* **Aim of the exercise**: Give the data again exactly, from its opening line through the line in which "from FreeCAD import Vector" appears.

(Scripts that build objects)
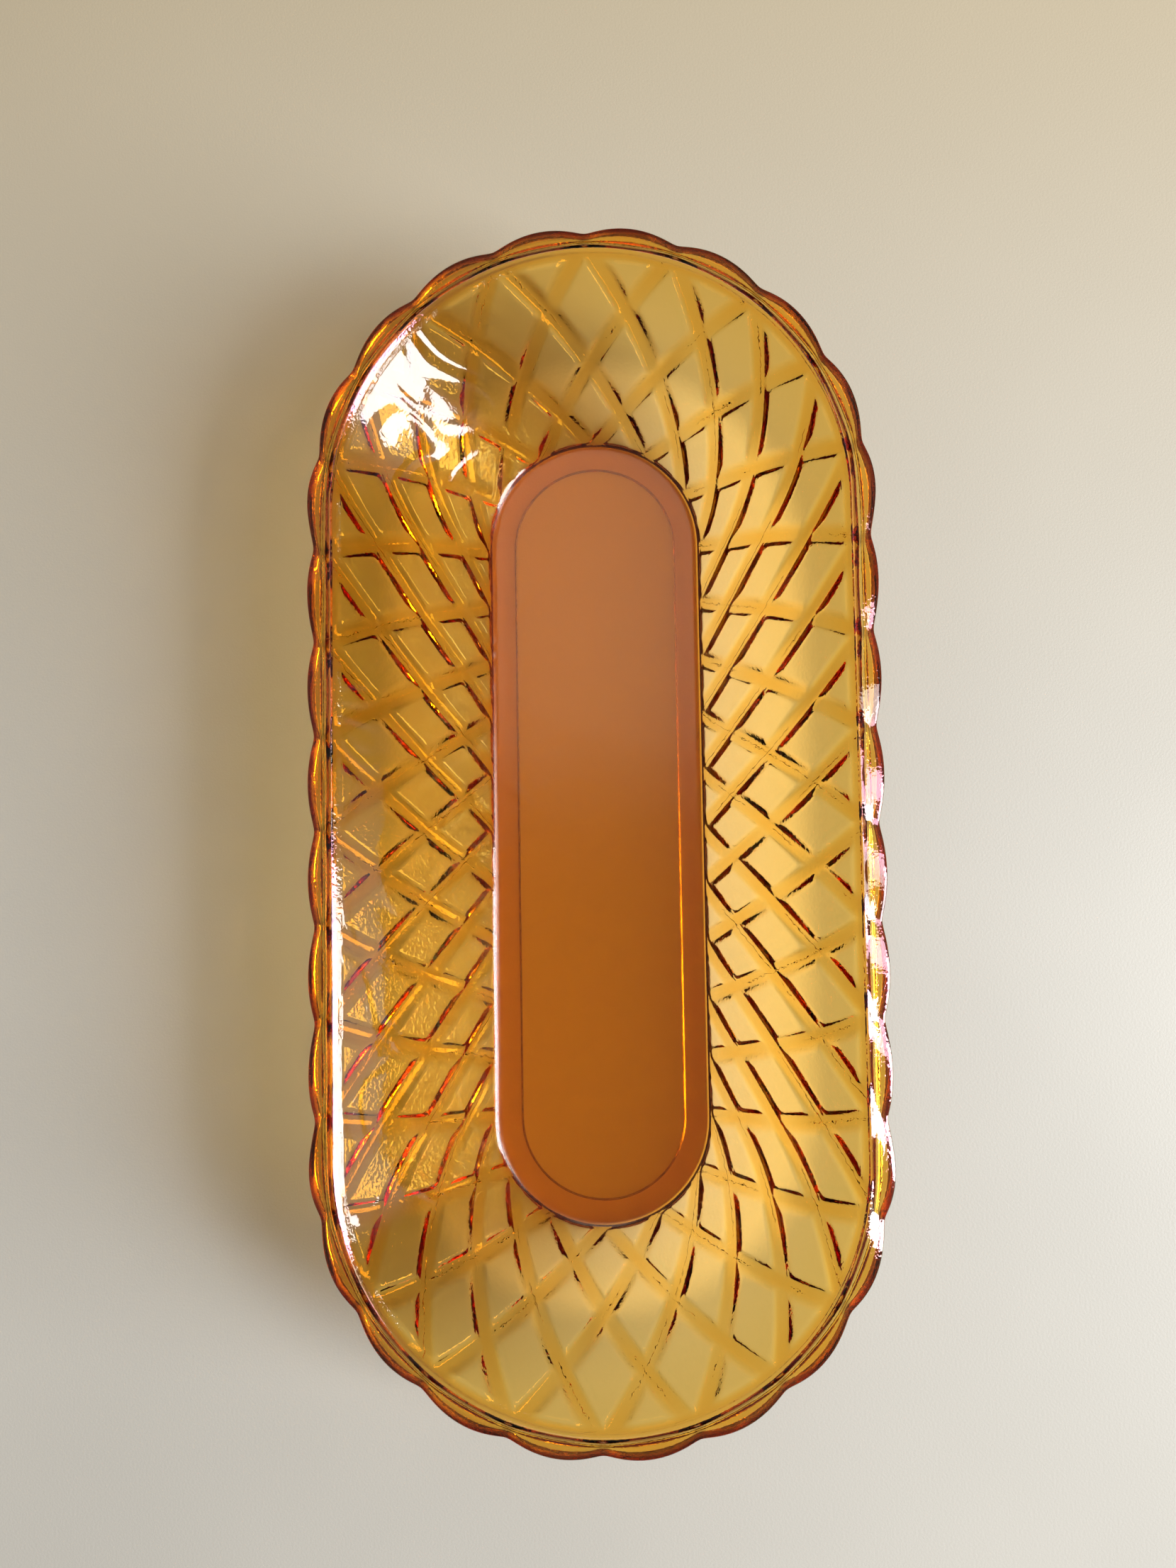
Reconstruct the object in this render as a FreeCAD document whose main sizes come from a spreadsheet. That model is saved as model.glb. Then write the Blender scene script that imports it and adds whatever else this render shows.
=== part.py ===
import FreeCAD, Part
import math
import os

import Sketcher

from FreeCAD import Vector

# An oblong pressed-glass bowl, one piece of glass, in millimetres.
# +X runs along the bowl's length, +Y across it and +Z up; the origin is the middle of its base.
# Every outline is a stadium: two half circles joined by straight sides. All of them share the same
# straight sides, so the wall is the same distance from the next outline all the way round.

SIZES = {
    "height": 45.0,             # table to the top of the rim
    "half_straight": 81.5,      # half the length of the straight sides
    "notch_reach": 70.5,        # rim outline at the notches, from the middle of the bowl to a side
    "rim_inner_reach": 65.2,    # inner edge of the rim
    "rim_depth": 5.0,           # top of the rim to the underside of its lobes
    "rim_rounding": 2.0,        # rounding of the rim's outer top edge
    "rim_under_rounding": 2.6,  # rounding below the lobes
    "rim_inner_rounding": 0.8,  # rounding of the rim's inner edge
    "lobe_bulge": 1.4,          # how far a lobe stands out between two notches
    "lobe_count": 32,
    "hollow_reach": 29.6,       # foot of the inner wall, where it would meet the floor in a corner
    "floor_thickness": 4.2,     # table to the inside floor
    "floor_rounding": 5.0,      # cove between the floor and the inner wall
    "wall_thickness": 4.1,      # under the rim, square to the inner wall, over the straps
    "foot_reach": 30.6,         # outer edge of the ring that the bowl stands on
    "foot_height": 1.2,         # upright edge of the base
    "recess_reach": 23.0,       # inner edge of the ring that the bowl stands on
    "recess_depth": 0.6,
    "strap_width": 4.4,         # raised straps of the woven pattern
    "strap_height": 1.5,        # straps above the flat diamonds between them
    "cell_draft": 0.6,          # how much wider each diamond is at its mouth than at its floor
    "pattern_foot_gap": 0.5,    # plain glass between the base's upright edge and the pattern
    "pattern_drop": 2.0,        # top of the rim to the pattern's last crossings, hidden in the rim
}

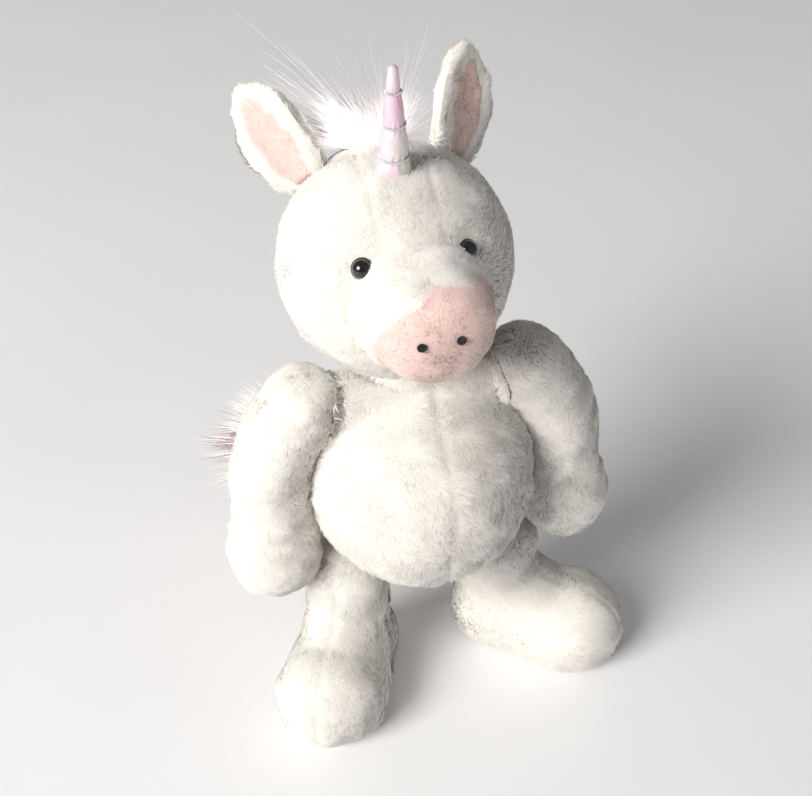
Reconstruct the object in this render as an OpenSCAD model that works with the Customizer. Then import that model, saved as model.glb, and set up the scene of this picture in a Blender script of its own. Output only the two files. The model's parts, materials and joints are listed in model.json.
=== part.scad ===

* **Finished task**:
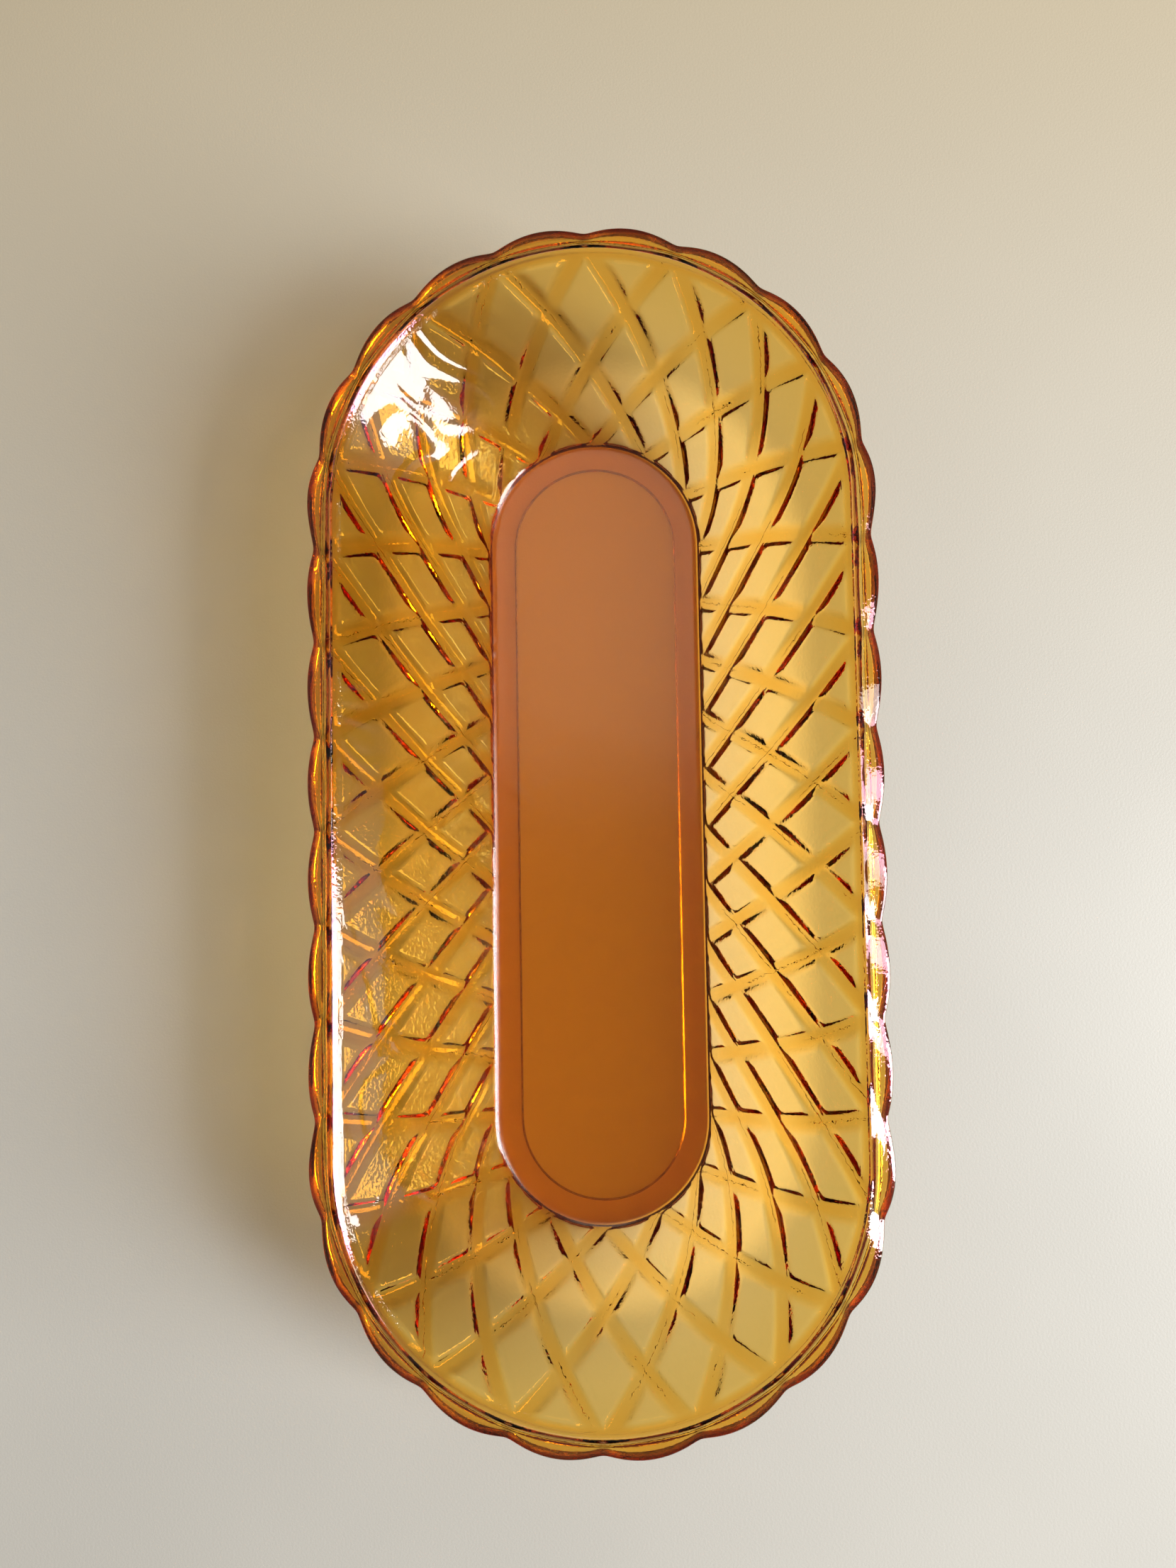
Reconstruct the object in this render as a FreeCAD document whose main sizes come from a spreadsheet. That model is saved as model.glb. Then write the Blender scene script that imports it and adds whatever else this render shows.
=== part.py ===
import FreeCAD, Part
import math
import os

import Sketcher

from FreeCAD import Vector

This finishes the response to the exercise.